- _Exercise objective_
Repeat the records exactly. Every line must match.

Scripts that build objects:
-- Start --
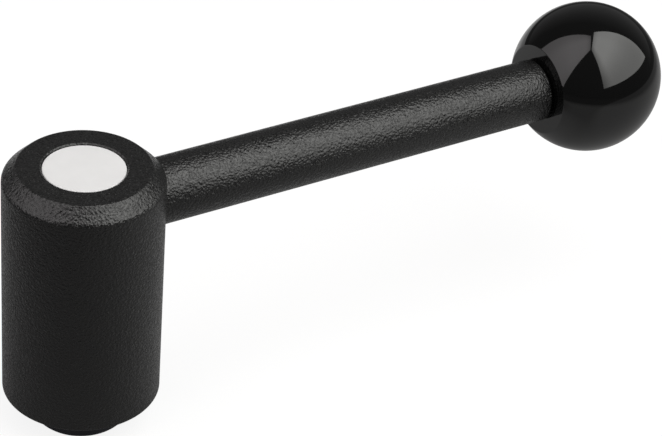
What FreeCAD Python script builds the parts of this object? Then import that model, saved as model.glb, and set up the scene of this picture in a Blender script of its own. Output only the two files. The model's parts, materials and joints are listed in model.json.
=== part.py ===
import FreeCAD, Part
import math
import os

# A tension lever. A round hub with an arm and a ball knob turns a threaded insert through index teeth.
# Pulled up against its spring, the hub comes out of the teeth and swings to another position.
# Lengths are in millimetres and angles in degrees. The origin is the centre of the insert's seating face,
# +Z runs up the thread's axis and +X runs along the arm.

# Thread in the insert, for the stud or screw that the lever tightens
stud_thread = 10.0
stud_pitch = 1.5
stud_depth = 16.0
stud_mouth_chamfer = 0.8
drill_point = 118.0

# Insert
shank_radius = 7.5
foot_projection = 5.2  # how far the insert stands out below the hub
foot_chamfer = 0.4
guide_length = 15.1  # length of hub that is guided on the shank
relief_width = 1.5  # groove where the tooth cutter runs out
neck_length = 1.5
neck_step = 0.5  # from the tooth roots in to the neck

# Index teeth, the same on the insert and in the hub
tooth_count = 24
tooth_length = 4.5
tooth_depth = 0.8
tooth_land = 0.35  # width of a tooth at its tip
tooth_flank = 30.0  # slope of a flank from the tooth's middle line
tooth_lead_in = 0.45
tooth_backlash = 0.04  # between two flanks
tooth_root_gap = 0.15
guide_clearance = 0.08  # between shank and guide bore, on the radius

# Retaining screw, low head with a hexagon socket
screw_thread = 6.0
screw_length = 20.0
screw_head_radius = 5.0
screw_head_height = 4.0
screw_head_rounding = 0.4
screw_point_chamfer = 0.7
socket_flats = 4.0
socket_depth = 2.3
socket_point = 120.0
screw_thread_gap = 0.03
screw_mouth_chamfer = 0.4

# Spring that holds the hub down in the teeth
spring_wire = 1.0
spring_screw_gap = 0.6
spring_coils = 5.0
spring_closed_coils = 1.0  # at each end
spring_closed_gap = 0.06
spring_pitch_change = 0.5  # turns over which the pitch opens out
spring_ground = 0.25  # wire left at each ground tip
spring_reserve = 0.5  # height left over the solid spring when the hub is right up
lift_over_teeth = 1.0  # how far the teeth are pulled apart beyond their own length

# Hub
hub_radius = 12.3
web_thickness = 3.0
web_hole_clearance = 0.3
chamber_clearance = 0.5  # round the screw's head
hub_top_chamfer = 2.15
hub_shoulder_rounding = 1.0  # where the chamfer meets the side
hub_rim_rounding = 0.4  # where the chamfer meets the top
hub_foot_chamfer = 0.35
cutter_run_out = 0.25

# Cover cap
cap_seat_width = 0.9  # step that the cap's skirt stands on
cap_recess = 0.15
cap_thickness = 1.1
cap_rim_rounding = 0.2
cap_edge_gap = 0.1
cap_skirt_gap = 0.35
cap_skirt_wall = 0.85
cap_skirt_length = 3.25
cap_rib_count = 6
cap_rib_radius = 0.5
cap_rib_gap = 0.02
cap_screw_gap = 0.25
cap_mouth_chamfer = 0.2

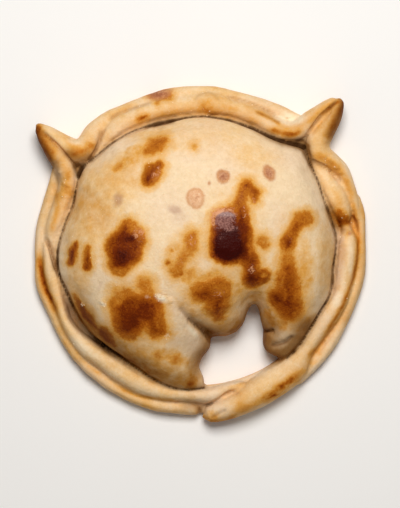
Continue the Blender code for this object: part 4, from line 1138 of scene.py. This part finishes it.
scatter = bpy.data.node_groups.new("scatter_crumbs", "GeometryNodeTree")
for name, kind in (("Crust", "NodeSocketGeometry"), ("Crumbs to a square metre", "NodeSocketFloat"),
                   ("Smallest", "NodeSocketFloat"), ("Largest", "NodeSocketFloat"),
                   ("Seed", "NodeSocketInt"), ("Material", "NodeSocketMaterial")):
    scatter.interface.new_socket(name, in_out="INPUT", socket_type=kind)
scatter.interface.new_socket("Crumbs", in_out="OUTPUT", socket_type="NodeSocketGeometry")
tree = scatter
given = put(tree, "NodeGroupInput").outputs
thickness = put(tree, "GeometryNodeInputNamedAttribute", data_type="FLOAT", Name="crumbs").outputs["Attribute"]
spread = put(tree, "GeometryNodeDistributePointsOnFaces", Mesh=given["Crust"], Seed=given["Seed"],
             Density=math_node("MULTIPLY", thickness, given["Crumbs to a square metre"]))
crumb = put(tree, "GeometryNodeMeshIcoSphere", Radius=1.0, Subdivisions=1)
size = put(tree, "FunctionNodeRandomValue", data_type="FLOAT_VECTOR", Seed=given["Seed"])
tree.links.new(given["Smallest"], size.inputs["Min"])
tree.links.new(given["Largest"], size.inputs["Max"])
turn = put(tree, "FunctionNodeRandomValue", data_type="FLOAT_VECTOR", Seed=given["Seed"])
turn.inputs["Max"].default_value = (math.tau, math.tau, math.tau)
placed = put(tree, "GeometryNodeInstanceOnPoints", Points=spread.outputs["Points"],
             Instance=crumb.outputs["Mesh"], Scale=size.outputs["Value"], Rotation=turn.outputs["Value"])
real = put(tree, "GeometryNodeRealizeInstances", Geometry=placed.outputs["Instances"])
finished = put(tree, "GeometryNodeSetMaterial", Geometry=real.outputs["Geometry"], Material=given["Material"])
put(tree, "NodeGroupOutput", Crumbs=finished.outputs["Geometry"])

crumb_finish, tree, shader = new_material("dry_crumbs")
coordinates = put(tree, "ShaderNodeTexCoord")
grains = put(tree, "ShaderNodeGroup", node_tree=dough_grain, Place=coordinates.outputs["Object"]).outputs
tree.links.new(mixed(ranged(grains["Blotch"], 0.35, 0.65), *CRUMB_COLOURS), shader.inputs["Base Color"])
tree.links.new(ranged(grains["Speckle"], 0.3, 0.7, 0.7, 0.95), shader.inputs["Roughness"])
rough = put(tree, "ShaderNodeBump", Height=grains["Speckle"], Strength=0.4, Distance=0.15 * MM)
tree.links.new(rough.outputs["Normal"], shader.inputs["Normal"])
shader.inputs["Specular IOR Level"].default_value = 0.1

crumbs = bpy.data.objects.new("crumbs", crust.data.copy())
bpy.context.collection.objects.link(crumbs)
thick = in_patches(places[:, :2], CRUMB_PATCHES) * ease(normals[:, 2], 0.1, 0.5)
paint(crumbs.data, "crumbs", thick)
strewn = crumbs.modifiers.new("strewn", "NODES")
strewn.node_group = scatter
inputs = {"Crumbs to a square metre": CRUMBS_TO_CM2 / (10 * MM) ** 2, "Smallest": CRUMB_RADIUS[0] * MM,
          "Largest": CRUMB_RADIUS[1] * MM, "Seed": CRUMB_SEED, "Material": crumb_finish}
for socket in scatter.interface.items_tree:
    if socket.name in inputs:
        strewn[socket.identifier] = inputs[socket.name]
bake_modifiers(crumbs)
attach(crumbs, "root")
-- End --
- _Task response_
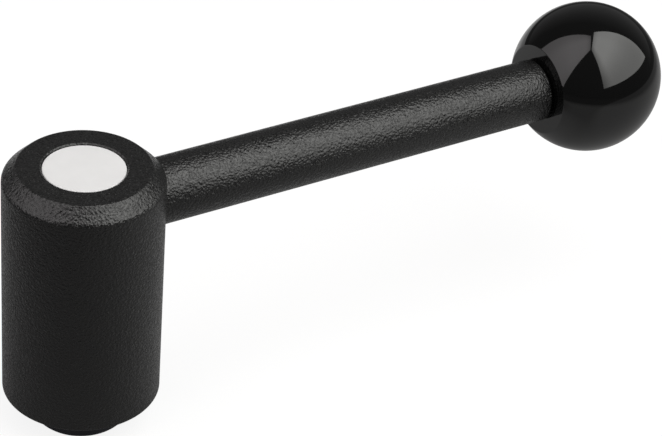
What FreeCAD Python script builds the parts of this object? Then import that model, saved as model.glb, and set up the scene of this picture in a Blender script of its own. Output only the two files. The model's parts, materials and joints are listed in model.json.
=== part.py ===
import FreeCAD, Part
import math
import os

# A tension lever. A round hub with an arm and a ball knob turns a threaded insert through index teeth.
# Pulled up against its spring, the hub comes out of the teeth and swings to another position.
# Lengths are in millimetres and angles in degrees. The origin is the centre of the insert's seating face,
# +Z runs up the thread's axis and +X runs along the arm.

# Thread in the insert, for the stud or screw that the lever tightens
stud_thread = 10.0
stud_pitch = 1.5
stud_depth = 16.0
stud_mouth_chamfer = 0.8
drill_point = 118.0

# Insert
shank_radius = 7.5
foot_projection = 5.2  # how far the insert stands out below the hub
foot_chamfer = 0.4
guide_length = 15.1  # length of hub that is guided on the shank
relief_width = 1.5  # groove where the tooth cutter runs out
neck_length = 1.5
neck_step = 0.5  # from the tooth roots in to the neck

# Index teeth, the same on the insert and in the hub
tooth_count = 24
tooth_length = 4.5
tooth_depth = 0.8
tooth_land = 0.35  # width of a tooth at its tip
tooth_flank = 30.0  # slope of a flank from the tooth's middle line
tooth_lead_in = 0.45
tooth_backlash = 0.04  # between two flanks
tooth_root_gap = 0.15
guide_clearance = 0.08  # between shank and guide bore, on the radius

# Retaining screw, low head with a hexagon socket
screw_thread = 6.0
screw_length = 20.0
screw_head_radius = 5.0
screw_head_height = 4.0
screw_head_rounding = 0.4
screw_point_chamfer = 0.7
socket_flats = 4.0
socket_depth = 2.3
socket_point = 120.0
screw_thread_gap = 0.03
screw_mouth_chamfer = 0.4

# Spring that holds the hub down in the teeth
spring_wire = 1.0
spring_screw_gap = 0.6
spring_coils = 5.0
spring_closed_coils = 1.0  # at each end
spring_closed_gap = 0.06
spring_pitch_change = 0.5  # turns over which the pitch opens out
spring_ground = 0.25  # wire left at each ground tip
spring_reserve = 0.5  # height left over the solid spring when the hub is right up
lift_over_teeth = 1.0  # how far the teeth are pulled apart beyond their own length

# Hub
hub_radius = 12.3
web_thickness = 3.0
web_hole_clearance = 0.3
chamber_clearance = 0.5  # round the screw's head
hub_top_chamfer = 2.15
hub_shoulder_rounding = 1.0  # where the chamfer meets the side
hub_rim_rounding = 0.4  # where the chamfer meets the top
hub_foot_chamfer = 0.35
cutter_run_out = 0.25

# Cover cap
cap_seat_width = 0.9  # step that the cap's skirt stands on
cap_recess = 0.15
cap_thickness = 1.1
cap_rim_rounding = 0.2
cap_edge_gap = 0.1
cap_skirt_gap = 0.35
cap_skirt_wall = 0.85
cap_skirt_length = 3.25
cap_rib_count = 6
cap_rib_radius = 0.5
cap_rib_gap = 0.02
cap_screw_gap = 0.25
cap_mouth_chamfer = 0.2

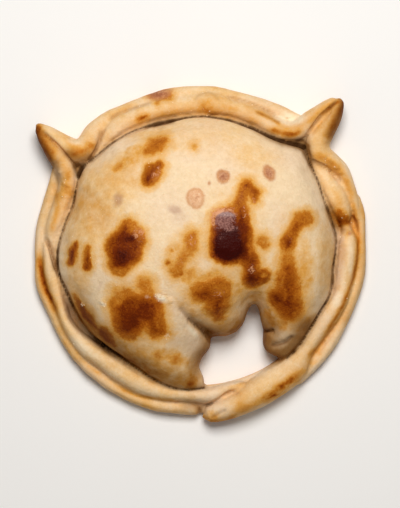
Continue the Blender code for this object: part 4, from line 1138 of scene.py. This part finishes it.
scatter = bpy.data.node_groups.new("scatter_crumbs", "GeometryNodeTree")
for name, kind in (("Crust", "NodeSocketGeometry"), ("Crumbs to a square metre", "NodeSocketFloat"),
                   ("Smallest", "NodeSocketFloat"), ("Largest", "NodeSocketFloat"),
                   ("Seed", "NodeSocketInt"), ("Material", "NodeSocketMaterial")):
    scatter.interface.new_socket(name, in_out="INPUT", socket_type=kind)
scatter.interface.new_socket("Crumbs", in_out="OUTPUT", socket_type="NodeSocketGeometry")
tree = scatter
given = put(tree, "NodeGroupInput").outputs
thickness = put(tree, "GeometryNodeInputNamedAttribute", data_type="FLOAT", Name="crumbs").outputs["Attribute"]
spread = put(tree, "GeometryNodeDistributePointsOnFaces", Mesh=given["Crust"], Seed=given["Seed"],
             Density=math_node("MULTIPLY", thickness, given["Crumbs to a square metre"]))
crumb = put(tree, "GeometryNodeMeshIcoSphere", Radius=1.0, Subdivisions=1)
size = put(tree, "FunctionNodeRandomValue", data_type="FLOAT_VECTOR", Seed=given["Seed"])
tree.links.new(given["Smallest"], size.inputs["Min"])
tree.links.new(given["Largest"], size.inputs["Max"])
turn = put(tree, "FunctionNodeRandomValue", data_type="FLOAT_VECTOR", Seed=given["Seed"])
turn.inputs["Max"].default_value = (math.tau, math.tau, math.tau)
placed = put(tree, "GeometryNodeInstanceOnPoints", Points=spread.outputs["Points"],
             Instance=crumb.outputs["Mesh"], Scale=size.outputs["Value"], Rotation=turn.outputs["Value"])
real = put(tree, "GeometryNodeRealizeInstances", Geometry=placed.outputs["Instances"])
finished = put(tree, "GeometryNodeSetMaterial", Geometry=real.outputs["Geometry"], Material=given["Material"])
put(tree, "NodeGroupOutput", Crumbs=finished.outputs["Geometry"])

crumb_finish, tree, shader = new_material("dry_crumbs")
coordinates = put(tree, "ShaderNodeTexCoord")
grains = put(tree, "ShaderNodeGroup", node_tree=dough_grain, Place=coordinates.outputs["Object"]).outputs
tree.links.new(mixed(ranged(grains["Blotch"], 0.35, 0.65), *CRUMB_COLOURS), shader.inputs["Base Color"])
tree.links.new(ranged(grains["Speckle"], 0.3, 0.7, 0.7, 0.95), shader.inputs["Roughness"])
rough = put(tree, "ShaderNodeBump", Height=grains["Speckle"], Strength=0.4, Distance=0.15 * MM)
tree.links.new(rough.outputs["Normal"], shader.inputs["Normal"])
shader.inputs["Specular IOR Level"].default_value = 0.1

crumbs = bpy.data.objects.new("crumbs", crust.data.copy())
bpy.context.collection.objects.link(crumbs)
thick = in_patches(places[:, :2], CRUMB_PATCHES) * ease(normals[:, 2], 0.1, 0.5)
paint(crumbs.data, "crumbs", thick)
strewn = crumbs.modifiers.new("strewn", "NODES")
strewn.node_group = scatter
inputs = {"Crumbs to a square metre": CRUMBS_TO_CM2 / (10 * MM) ** 2, "Smallest": CRUMB_RADIUS[0] * MM,
          "Largest": CRUMB_RADIUS[1] * MM, "Seed": CRUMB_SEED, "Material": crumb_finish}
for socket in scatter.interface.items_tree:
    if socket.name in inputs:
        strewn[socket.identifier] = inputs[socket.name]
bake_modifiers(crumbs)
attach(crumbs, "root")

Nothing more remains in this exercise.